Kazakhstan have been working with the UK CAA and ICAO to improve their safety and compliance, and they’ve done well. ICAO’s recent audit of them, in August, noted an 84% effective implementation of ICAO standards and recommended practices.
So, what does this mean for you practically if you are operating into Kazakstan?
Some background info for you
Before all this, they were not doing so well.
The previous audit carried out in 2016 had them scoring pretty poorly on a bunch of areas, most noticeably their Civil Aviation Organisation was lacking and their Accident Investigation skills were poor, both scoring less than 50%. The operational impact of this was safety – a lack of information to operators and crew, and a lack of regulation and oversight.
Their Aerodromes and Radio Aids also fell short, scoring 60%. Which probably meant you would often see Notams advising of unserviceability, and potentially reduced approach or low visibility capabilities at airports, amongst other things.
Now they are 15% higher than the global average.
To improve their audit rankings they have done things like implement:
- better operational regulations
- improved oversight from the authority
- better trained technical personnel
Tell us what we need to know operationally
The new (and improved) Aviation Administration of Kazakhstan have implemented legislation which aligns with EASA/EU legislation. Their new regulator is bringing better technical control and is improving safety levels across the country to be more in line with international requirements.
This means big changes to basic aviation law, including 61 new by-laws and a bunch of legal acts. But if you operate into Kazakhstan, don’t stress – this won’t mean huge changes and new laws for you to learn – since they now are aligned with ICAO SARPs and EASA legislation it should be fairly familiar.
Airport names are changing
In June 2020, UACC/Nursultan Nazarbayev International Airport amended its IATA code from TSE to NQZ – the former code being one harking back to the old Soviet Union days when the capital city was called Tselinograd.

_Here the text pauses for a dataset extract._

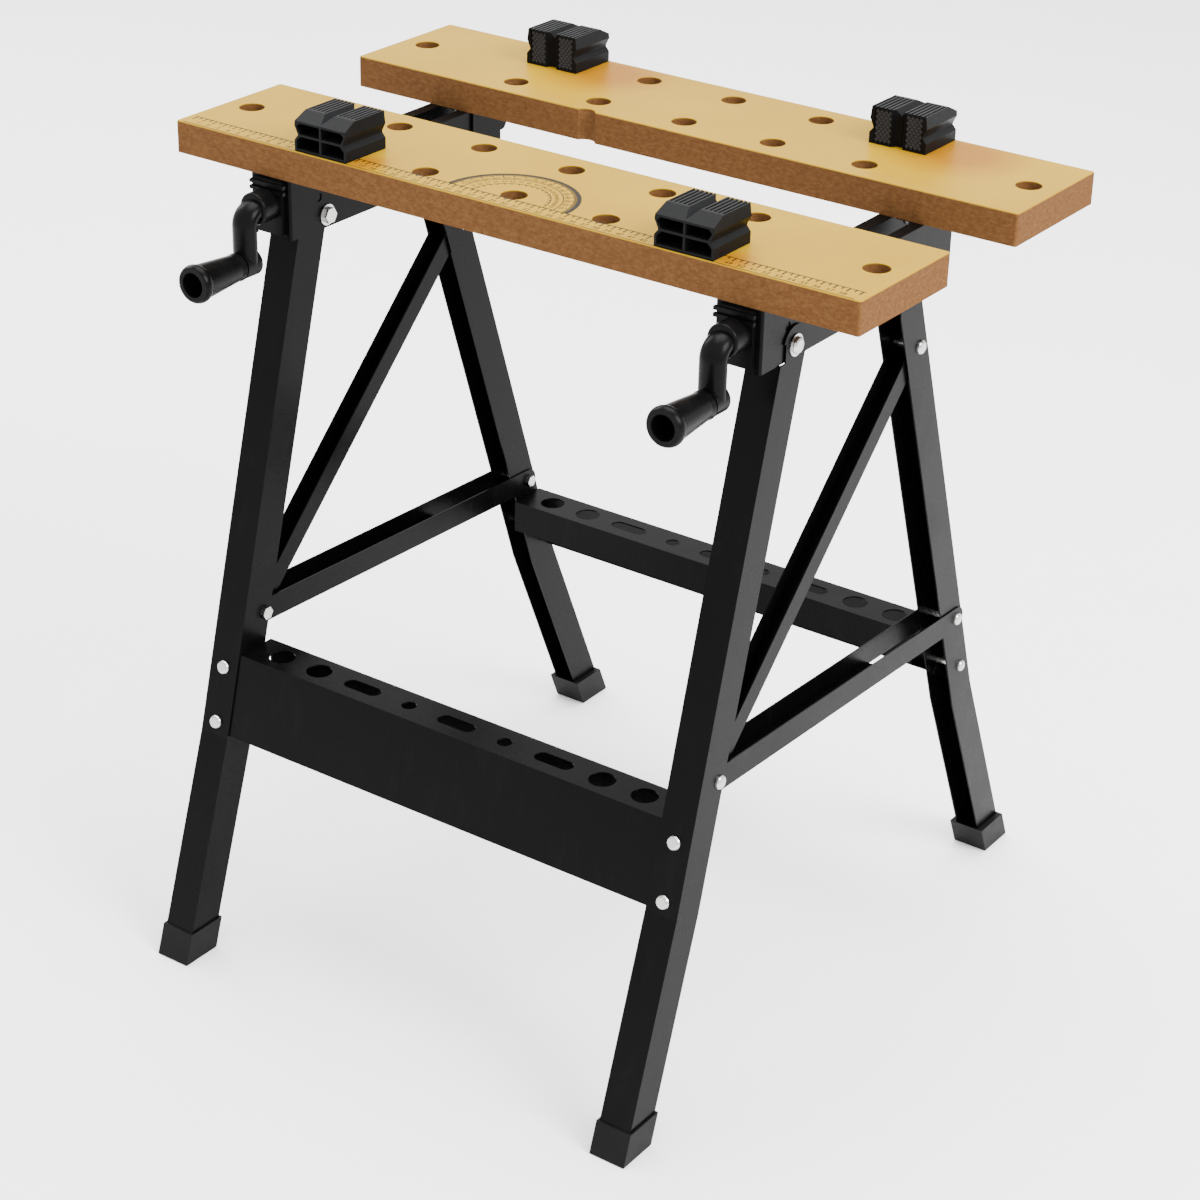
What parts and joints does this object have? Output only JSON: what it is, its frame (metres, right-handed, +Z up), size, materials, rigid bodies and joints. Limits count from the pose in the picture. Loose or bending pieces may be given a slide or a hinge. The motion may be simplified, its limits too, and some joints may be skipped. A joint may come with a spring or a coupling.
{
  "type": "folding clamping workbench",
  "caption": "Folding workbench: two wooden vise jaws with peg holes on screw-driven steel beams, over a hinged black steel trestle with tool rails.",
  "frame": {"origin": "on the floor, midway between the front and rear feet and between the two sides", "axes": "+X along the jaws to the user's right, +Y to the rear away from the cranks, +Z up"},
  "size_m": [0.605, 0.5874, 0.684],
  "materials": {
    "mdf": "smooth MDF",
    "black_steel": "black powder coat, satin",
    "zinc": "bright zinc plate",
    "screw_steel": "oiled steel",
    "black_plastic": "black moulded plastic, satin",
    "dog_plastic": "black moulded plastic, satin",
    "foot_plastic": "black soft plastic, matt"
  },
  "bodies": {
    "top": {"front_jaw": "mdf", "front_jaw_screws": "zinc", "left_vise_beam": "black_steel", "right_vise_beam": "black_steel", "left_bearing_block": "black_plastic", "right_bearing_block": "black_plastic", "front_pivot_bolts": "zinc", "rear_pivot_bolts": "zinc"},
    "front_legs": {"left_front_leg": "black_steel", "right_front_leg": "black_steel", "left_front_foot": "foot_plastic", "right_front_foot": "foot_plastic", "front_tool_rail": "black_steel", "front_rail_bolts": "zinc", "hook_bolts": "zinc"},
    "rear_legs": {"left_rear_leg": "black_steel", "right_rear_leg": "black_steel", "left_rear_foot": "foot_plastic", "right_rear_foot": "foot_plastic", "rear_tool_rail": "black_steel", "rear_rail_bolts": "zinc", "diagonal_bolts": "zinc", "brace_bolts": "zinc", "knee_bolts": "zinc"},
    "left_lower_brace_link": {"left_lower_brace": "black_steel"},
    "right_lower_brace_link": {"right_lower_brace": "black_steel"},
    "left_diagonal_link": {"left_diagonal_brace": "black_steel"},
    "right_diagonal_link": {"right_diagonal_brace": "black_steel"},
    "moving_jaw": {"rear_jaw": "mdf", "rear_jaw_screws": "zinc", "left_screw_nut": "black_plastic", "right_screw_nut": "black_plastic", "left_jaw_guide": "black_steel", "right_jaw_guide": "black_steel"},
    "left_spindle": {"left_vise_screw": "screw_steel", "left_screw_collar": "screw_steel", "left_crank": "black_plastic"},
    "right_spindle": {"right_vise_screw": "screw_steel", "right_screw_collar": "screw_steel", "right_crank": "black_plastic"},
    "left_grip": {"left_crank_grip": "black_plastic"},
    "right_grip": {"right_crank_grip": "black_plastic"},
    "dog_front_left": {"front_left_dog": "dog_plastic"},
    "dog_front_right": {"front_right_dog": "dog_plastic"},
    "dog_rear_left": {"rear_left_dog": "dog_plastic"},
    "dog_rear_right": {"rear_right_dog": "dog_plastic"}
  },
  "joints": [
    {"name": "front_leg_fold", "type": "hinge", "parent": "top", "child": "front_legs", "pos_m": [0, -0.111, 0.593], "axis": [1, 0, 0], "range_deg": [0, 80]},
    {"name": "rear_leg_fold", "type": "hinge", "parent": "top", "child": "rear_legs", "pos_m": [0, 0.048, 0.592], "axis": [1, 0, 0], "range_deg": [0, 56.53]},
    {"name": "left_lower_brace_fold", "type": "hinge", "parent": "rear_legs", "child": "left_lower_brace_link", "pos_m": [-0.216, 0.17, 0.264], "axis": [1, 0, 0], "range_deg": [0, 92.45]},
    {"name": "left_diagonal_fold", "type": "hinge", "parent": "rear_legs", "child": "left_diagonal_link", "pos_m": [-0.216, 0.075, 0.531], "axis": [1, 0, 0], "range_deg": [0, 60.05]},
    {"name": "right_lower_brace_fold", "type": "hinge", "parent": "rear_legs", "child": "right_lower_brace_link", "pos_m": [0.216, 0.17, 0.264], "axis": [1, 0, 0], "range_deg": [0, 92.45]},
    {"name": "right_diagonal_fold", "type": "hinge", "parent": "rear_legs", "child": "right_diagonal_link", "pos_m": [0.216, 0.075, 0.531], "axis": [1, 0, 0], "range_deg": [0, 60.05]},
    {"name": "jaw_slide", "type": "slide", "parent": "top", "child": "moving_jaw", "axis": [0, -1, 0], "range_m": [0, 0.0965]},
    {"name": "left_crank_turn", "type": "hinge", "parent": "top", "child": "left_spindle", "pos_m": [-0.2092, -0.1595, 0.61], "axis": [0, 1, 0], "range_deg": [0, 8686]},
    {"name": "left_grip_spin", "type": "hinge", "parent": "left_spindle", "child": "left_grip", "pos_m": [-0.2092, -0.21, 0.57], "axis": [0, 1, 0], "continuous": true},
    {"name": "right_crank_turn", "type": "hinge", "parent": "top", "child": "right_spindle", "pos_m": [0.2092, -0.1595, 0.61], "axis": [0, 1, 0], "range_deg": [0, 8686]},
    {"name": "right_grip_spin", "type": "hinge", "parent": "right_spindle", "child": "right_grip", "pos_m": [0.2092, -0.21, 0.57], "axis": [0, 1, 0], "continuous": true},
    {"name": "front_left_dog_turn", "type": "hinge", "parent": "top", "child": "dog_front_left", "pos_m": [-0.161, -0.128, 0.655], "axis": [0, 0, 1], "continuous": true},
    {"name": "front_right_dog_turn", "type": "hinge", "parent": "top", "child": "dog_front_right", "pos_m": [0.161, -0.128, 0.655], "axis": [0, 0, 1], "continuous": true},
    {"name": "rear_left_dog_turn", "type": "hinge", "parent": "moving_jaw", "child": "dog_rear_left", "pos_m": [-0.161, 0.159, 0.655], "axis": [0, 0, 1], "continuous": true},
    {"name": "rear_right_dog_turn", "type": "hinge", "parent": "moving_jaw", "child": "dog_rear_right", "pos_m": [0.161, 0.159, 0.655], "axis": [0, 0, 1], "continuous": true}
  ],
  "couplings": [
    {"joint": "rear_leg_fold", "follows": "front_leg_fold", "ratio": 0.706},
    {"joint": "left_lower_brace_fold", "follows": "front_leg_fold", "ratio": 1.155},
    {"joint": "left_diagonal_fold", "follows": "front_leg_fold", "ratio": 0.75},
    {"joint": "right_lower_brace_fold", "follows": "front_leg_fold", "ratio": 1.155},
    {"joint": "right_diagonal_fold", "follows": "front_leg_fold", "ratio": 0.75},
    {"joint": "left_crank_turn", "follows": "jaw_slide", "rad_per_m": 1570.8},
    {"joint": "right_crank_turn", "follows": "jaw_slide", "rad_per_m": 1570.8}
  ]
}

There are 25 certified airports in the country, including 18 international ones (although there are 9 main ones you would probably be interested in.) The point is – other airports may well follow suit and update their names and codes, so double check those IATA codes carefully.
They are implementing GRF
The new ICAO Global Reporting Format will be implemented meaning pilots should receive better contamination reports and standardised Snowtam info.

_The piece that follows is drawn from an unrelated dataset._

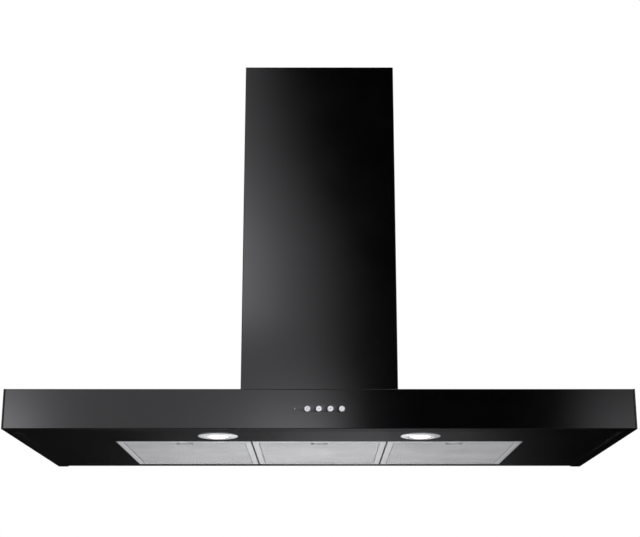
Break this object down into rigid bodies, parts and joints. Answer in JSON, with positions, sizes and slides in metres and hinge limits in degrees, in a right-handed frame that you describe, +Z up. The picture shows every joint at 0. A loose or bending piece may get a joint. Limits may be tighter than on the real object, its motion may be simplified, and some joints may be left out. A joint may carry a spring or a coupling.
{
  "type": "wall range hood",
  "caption": "Black wall-mounted box range hood with a telescopic chimney, tilting grease filters, round lamps, push buttons, a centrifugal blower and a non-return damper.",
  "frame": {"origin": "on the wall face of the mounting plate, on the centre line, at the height of its two keyholes, 250 mm above the canopy's lower rim", "axes": "+Y into the wall, so the controls face -Y; +X to the right as seen from the front, along the canopy's width; +Z up"},
  "size_m": [1.1, 0.5014, 0.7926],
  "materials": {
    "black_enamel": "satin black stove enamel with soft reflections",
    "zinc_steel": "galvanised sheet, dull",
    "motor_steel": "grey painted motor shell",
    "bright_steel": "ground steel",
    "blower_plastic": "moulded grey plastic",
    "black_plastic": "moulded black plastic",
    "grey_plastic": "moulded light grey plastic",
    "circuit_board": "green lacquered board",
    "indicator": "clear light pipe",
    "cable_sheath": "black cable sheath",
    "lamp_chrome": "bright chrome",
    "frosted_glass": "frosted glass, lit from behind",
    "clear_glass": "clear glass capsule",
    "can_aluminium": "spun aluminium",
    "button_silver": "silver painted plastic cap",
    "filter_aluminium": "rolled aluminium channel, fine grain",
    "filter_screen": "layers of fine expanded mesh",
    "latch_grey": "grey moulded plastic"
  },
  "bodies": {
    "hood": {"front_fascia": "black_enamel", "top_panel": "black_enamel", "rear_panel": "black_enamel", "underside_panel": "black_enamel", "side_panel_left": "black_enamel", "side_panel_right": "black_enamel", "chimney_lower": "black_enamel", "motor_box": "zinc_steel", "mounting_plate": "zinc_steel", "motor_body": "motor_steel", "motor_spider": "zinc_steel", "capacitor": "grey_plastic", "outlet_collar": "black_plastic", "damper_pin": "bright_steel", "terminal_box": "black_plastic", "terminal_box_cover": "black_plastic", "cable_gland": "grey_plastic", "lamp_transformer": "black_plastic", "control_housing": "black_plastic", "control_board": "circuit_board", "indicator_lens": "indicator", "motor_lead": "cable_sheath", "chimney_foot_left": "zinc_steel", "chimney_foot_right": "zinc_steel", "scroll_left": "blower_plastic", "scroll_right": "blower_plastic", "lamp_trim_left": "lamp_chrome", "lamp_trim_right": "lamp_chrome", "lamp_glass_left": "frosted_glass", "lamp_glass_right": "frosted_glass", "lamp_can_left": "can_aluminium", "lamp_can_right": "can_aluminium", "lamp_bulb_left": "clear_glass", "lamp_bulb_right": "clear_glass", "lamp_lead_left": "cable_sheath", "lamp_lead_right": "cable_sheath"},
    "chimney_top": {"chimney_upper": "black_enamel", "chimney_bracket": "zinc_steel", "bracket_screw_left": "zinc_steel", "bracket_screw_right": "zinc_steel"},
    "fan": {"impeller": "blower_plastic", "motor_shaft": "bright_steel"},
    "damper_left": {"damper_flap_left": "black_plastic"},
    "damper_right": {"damper_flap_right": "black_plastic"},
    "button_off": {"button_off": "button_silver"},
    "button_minus": {"button_minus": "button_silver"},
    "button_plus": {"button_plus": "button_silver"},
    "button_lamp": {"button_lamp": "button_silver"},
    "filter_left": {"filter_frame_left": "filter_aluminium", "filter_mesh_left": "filter_screen", "latch_tray_left": "filter_aluminium"},
    "latch_left": {"filter_latch_left": "latch_grey"},
    "filter_centre": {"filter_frame_centre": "filter_aluminium", "filter_mesh_centre": "filter_screen", "latch_tray_centre": "filter_aluminium"},
    "latch_centre": {"filter_latch_centre": "latch_grey"},
    "filter_right": {"filter_frame_right": "filter_aluminium", "filter_mesh_right": "filter_screen", "latch_tray_right": "filter_aluminium"},
    "latch_right": {"filter_latch_right": "latch_grey"}
  },
  "joints": [
    {"name": "chimney_slide", "type": "slide", "parent": "hood", "child": "chimney_top", "axis": [0, 0, 1], "range_m": [0, 0.3]},
    {"name": "fan_spin", "type": "hinge", "parent": "hood", "child": "fan", "pos_m": [0, -0.12175, -0.07], "axis": [1, 0, 0], "continuous": true},
    {"name": "damper_left_swing", "type": "hinge", "parent": "hood", "child": "damper_left", "pos_m": [0, -0.12175, 0.12355], "axis": [0, 1, 0], "range_deg": [0, 75]},
    {"name": "damper_right_swing", "type": "hinge", "parent": "hood", "child": "damper_right", "pos_m": [0, -0.12175, 0.12355], "axis": [0, -1, 0], "range_deg": [0, 75]},
    {"name": "button_off_push", "type": "slide", "parent": "hood", "child": "button_off", "axis": [0, 1, 0], "range_m": [0, 0.0015], "stiffness_N_per_m": 400},
    {"name": "button_minus_push", "type": "slide", "parent": "hood", "child": "button_minus", "axis": [0, 1, 0], "range_m": [0, 0.0015], "stiffness_N_per_m": 400},
    {"name": "button_plus_push", "type": "slide", "parent": "hood", "child": "button_plus", "axis": [0, 1, 0], "range_m": [0, 0.0015], "stiffness_N_per_m": 400},
    {"name": "button_lamp_push", "type": "slide", "parent": "hood", "child": "button_lamp", "axis": [0, 1, 0], "range_m": [0, 0.0015], "stiffness_N_per_m": 400},
    {"name": "filter_left_tilt", "type": "hinge", "parent": "hood", "child": "filter_left", "pos_m": [-0.251, -0.031, -0.2469], "axis": [1, 0, 0], "range_deg": [0, 75]},
    {"name": "latch_left_slide", "type": "slide", "parent": "filter_left", "child": "latch_left", "axis": [0, -1, 0], "range_m": [0, 0.005]},
    {"name": "filter_centre_tilt", "type": "hinge", "parent": "hood", "child": "filter_centre", "pos_m": [0, -0.031, -0.2469], "axis": [1, 0, 0], "range_deg": [0, 75]},
    {"name": "latch_centre_slide", "type": "slide", "parent": "filter_centre", "child": "latch_centre", "axis": [0, -1, 0], "range_m": [0, 0.005]},
    {"name": "filter_right_tilt", "type": "hinge", "parent": "hood", "child": "filter_right", "pos_m": [0.251, -0.031, -0.2469], "axis": [1, 0, 0], "range_deg": [0, 75]},
    {"name": "latch_right_slide", "type": "slide", "parent": "filter_right", "child": "latch_right", "axis": [0, -1, 0], "range_m": [0, 0.005]}
  ]
}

How else is safety improving?
They have done a big review of risks at airports. They’ve listed the problems, the risk scores, their targets and the trend for improvement.
The biggest problems seemed to lie in:
- Wildlife and habitat management seemed to be a big issue at some of the airports
- De-icing procedures, facilities and equipment was another high scoring risk
- Ground ops resulting in potential collisions, and FOD on the runway
- Contaminated fuel and general fuel and handling services
And all these are improving across the major airports.

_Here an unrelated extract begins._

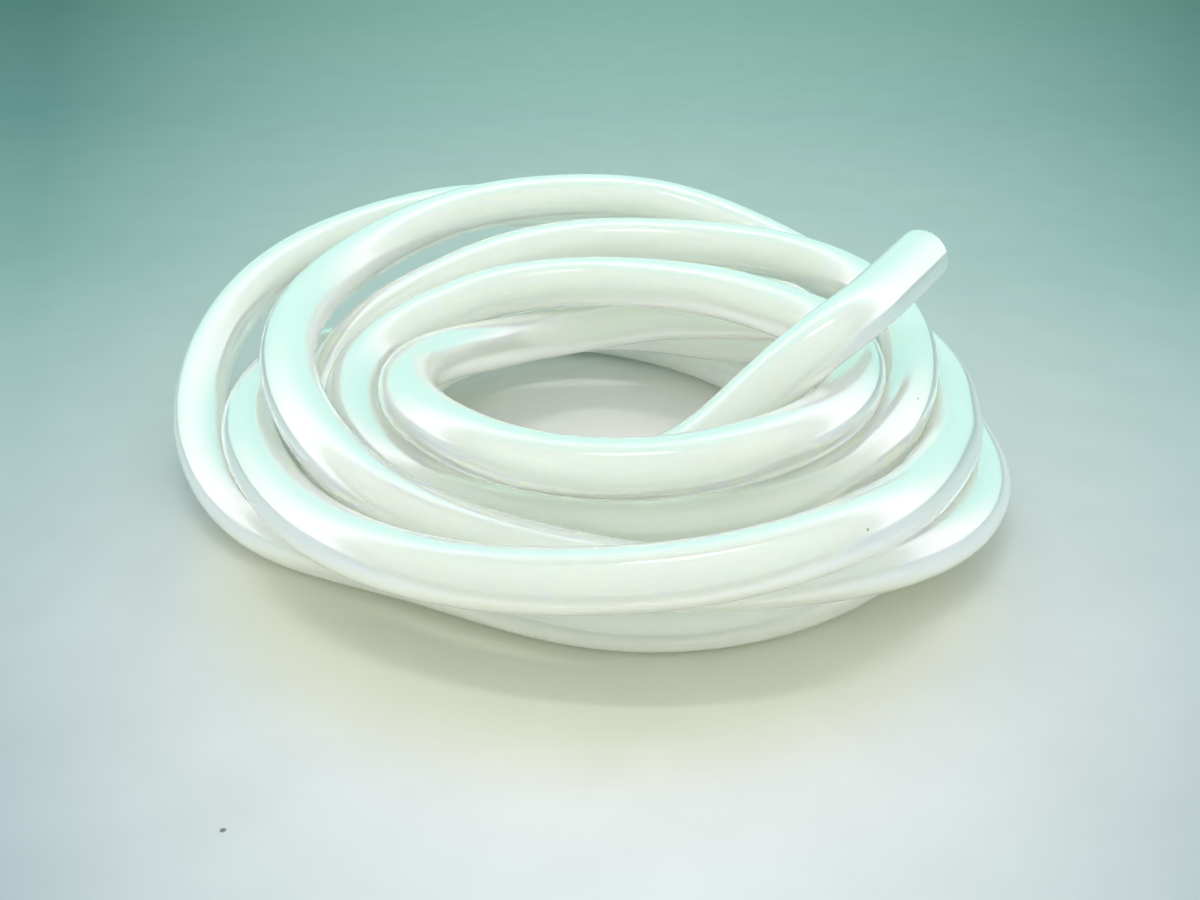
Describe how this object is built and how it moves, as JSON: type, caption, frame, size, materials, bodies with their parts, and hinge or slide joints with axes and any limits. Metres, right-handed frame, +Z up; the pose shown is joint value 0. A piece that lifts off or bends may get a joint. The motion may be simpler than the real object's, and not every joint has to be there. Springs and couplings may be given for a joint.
{
  "type": "silicone tubing coil",
  "caption": "Loose hand-wound coil of soft translucent silicone lab tubing, open right through, with one cut end standing up over the turns.",
  "frame": {"origin": "on the table under the centre of the coil's bounding box", "axes": "+Z up from the table, +X towards the side where the free end points, -Y towards the front of the coil"},
  "size_m": [0.1855, 0.1877, 0.0589],
  "materials": {
    "silicone": "satin"
  },
  "bodies": {
    "root": {"tubing": "silicone"}
  },
  "joints": []
}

I think I would like to head there now?
Great, well you are going to need an overflight permit or a landing permit, depending on what you want to do. They are easy to get direct from the authority.
Technically, the overflight permit requirement doesn’t apply anymore, but it is easier if you do get one because they want all navigation fees paid in advance or they won’t let you into the FIRs.
You can use AFTN: UAAKQFNS / +7 7172 704 345 / firstname.lastname@example.org
Any recommendations on where to go?
The main airports used for Tech Stops (if overflying) are:
- UAAA/Almaty Open H24 with a 14,764′ / 4500m and 14,436′ / 4400m runways with CAT III approaches
- UACC/Nur Sultan (Astana) H24 (but restricted) 11,483′ / 3500m runway with CAT III approach capability
Both airports apparently have Jet A1 fuel, although you might find TS-1 at other airports (the Russian “Jet A1′ with a -50°C freezing point).
You also have some decent ones in neighbouring countries:
Anything else to know before I go?
The airspace is safe, with no warnings. It does border Russia which has some specific procedures and comm requirements.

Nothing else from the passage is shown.